I've missed putting together my meager little blog posts, but I have so precious little time lately. And I lost access to the laptop I was using while I nursed Gigi in The Blue Chair. Not really possible to blog at my husband's filthy crumb-caked desk in this creaky dump-me-on-the-floor-any-day-now chair with a 3 month old hanging off my titty. Speaking of which, breastfeeding is such a blessing... and I'm slowly becoming disillusioned with it, which upsets me. I'm sore. Too sore to hold my enormous 14 lb Amazon baby in a comfortable position without significant discomfort from the pressure. I'm exhausted. I can't take a break without pumping and I can't pump without losing sleep. I'm starving. Can't seem get enough to eat, and would gnaw off my right arm for a big glass of milk, but that would upset Gigi's stomach, not that she hasn't been fussy as a beast for nearly 2 weeks now anyway. But I can't give up after what I went through to make it happen in the first place... and we can afford formula like we can afford our groceries right now, which is to say, almost not at all.

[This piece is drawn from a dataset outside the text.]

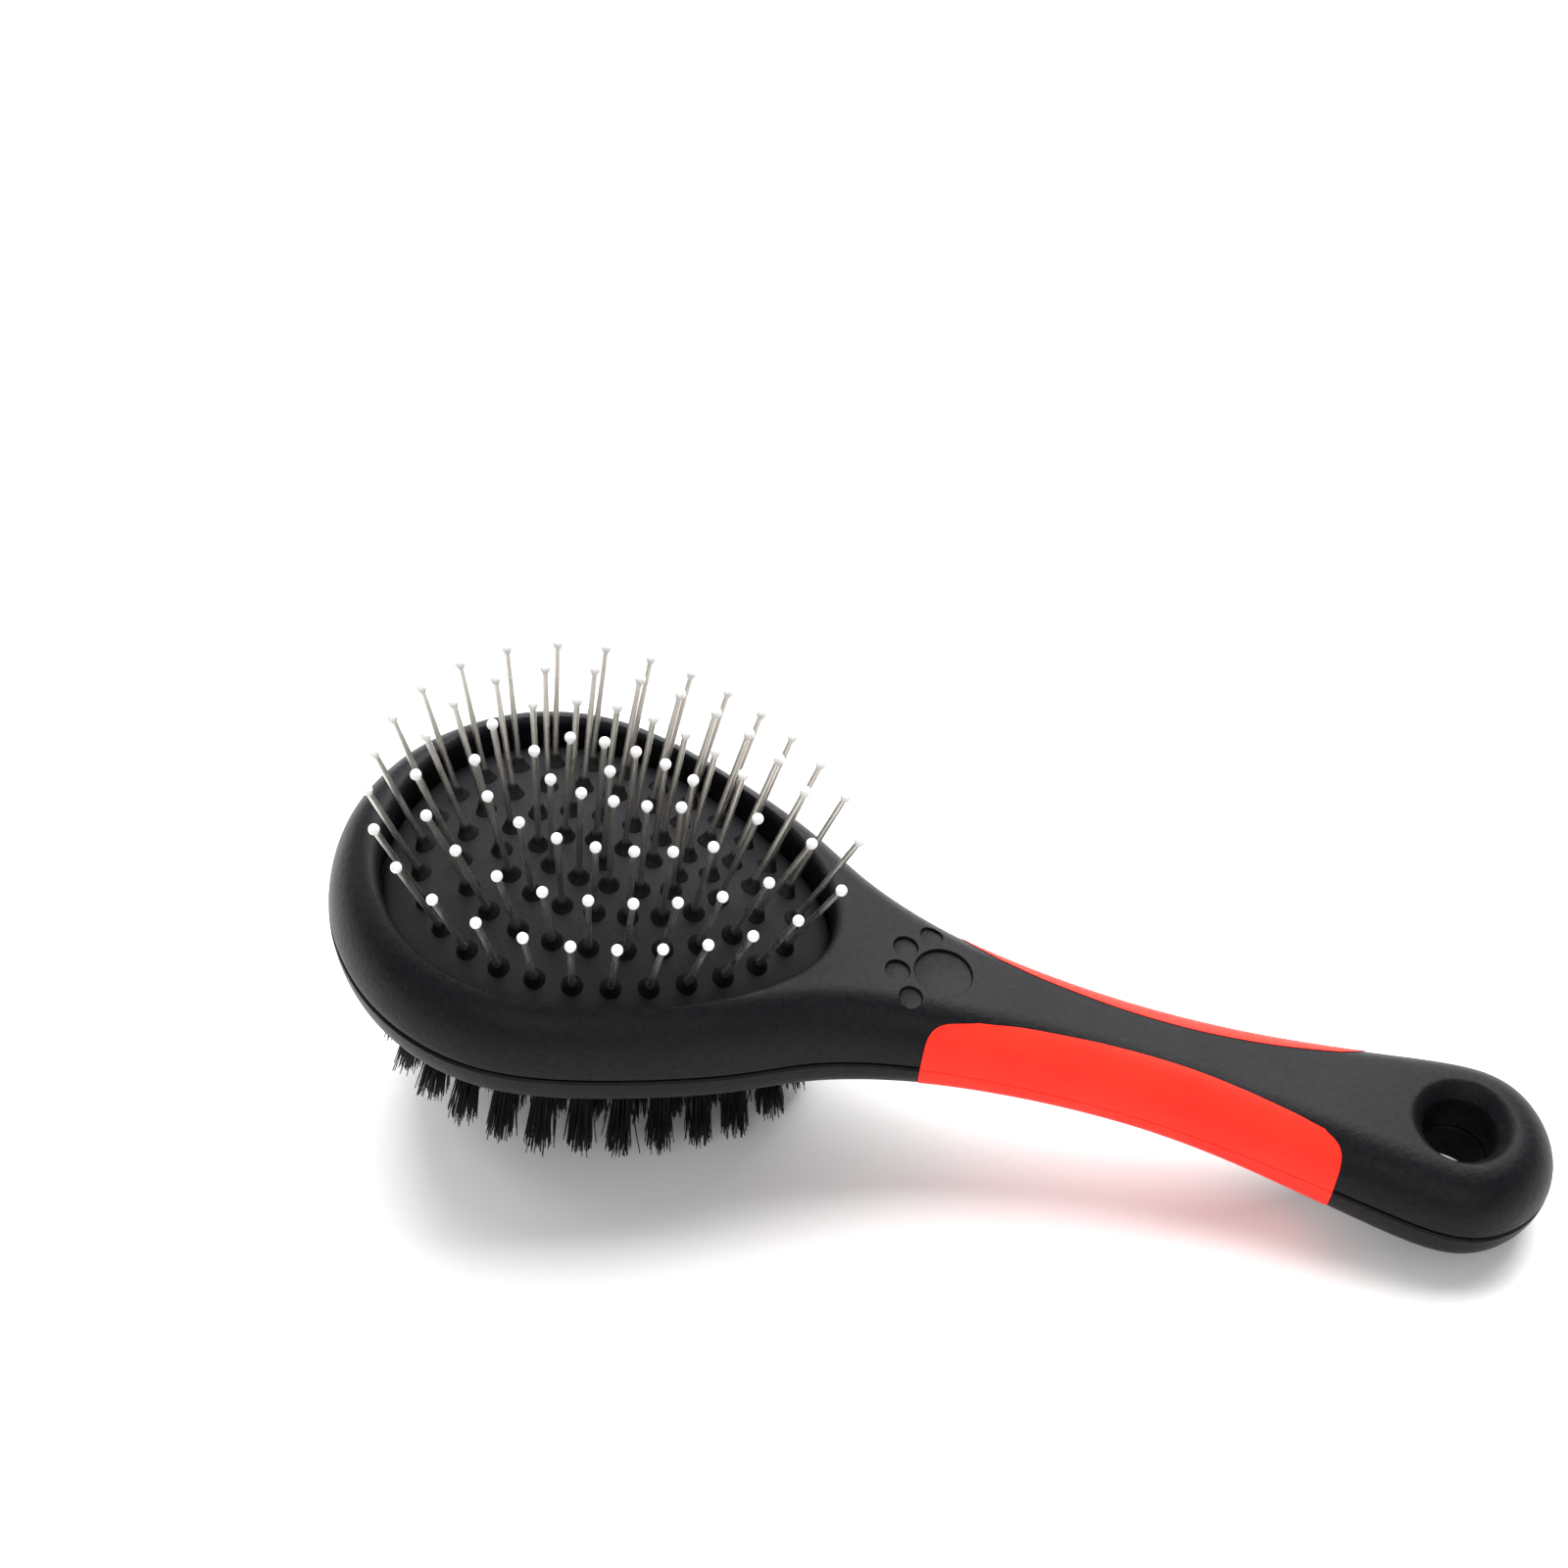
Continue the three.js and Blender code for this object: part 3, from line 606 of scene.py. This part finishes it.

And while I'm pouring out bitch and bile, can I just say how frustrating men are? I love my husband but he infuriates me. Everything seems like his fault lately and despite how horridly unfair that obviously is, I can't stop feeling it. I tell myself it's not true and wait until he spends a day working on the bathroom and playing with our son and everything is better, and have a nice long talk with him so that we feel like friends again, and ...then he needs a big fat money order by Thursday for his probation officer when our bank account is already in the red, and he spends a 14 hr day on his laptop and cellphone working on the day he requested off so that he could help me with the kids, and he wakes me up at 1:30 am in the middle of the only period of the night that Gigi lets me sleep more than 2 hrs straight asking if he can grope me while he rubs one out.

The baby is crying. Hitting the Publish Post button and walking away to cry with her. Maybe I'll post again in a better mood.

1 Comments:

At 3:53 PM , Blogger Ria said...

So sorry you're having a hard time with the baby and all. Hopefully things will start looking up as she gets a bit bigger. The first 6 months or so is why I only had 1 kid. Hated it - really hated it. NOt post partum or depressed about it, I just hated dealing/caring for a newborn infant. ( I loved my daughter didn't hate her don't get me wrong) I couldn't breastfeed it just grossed me out. I know it's better for the baby, I just couldn't. I think all men can be clueless sometimes, especially in their estimation of how much energy taking care of an infant - even bottle feeding.

Will keep you in my thoughts and prayers.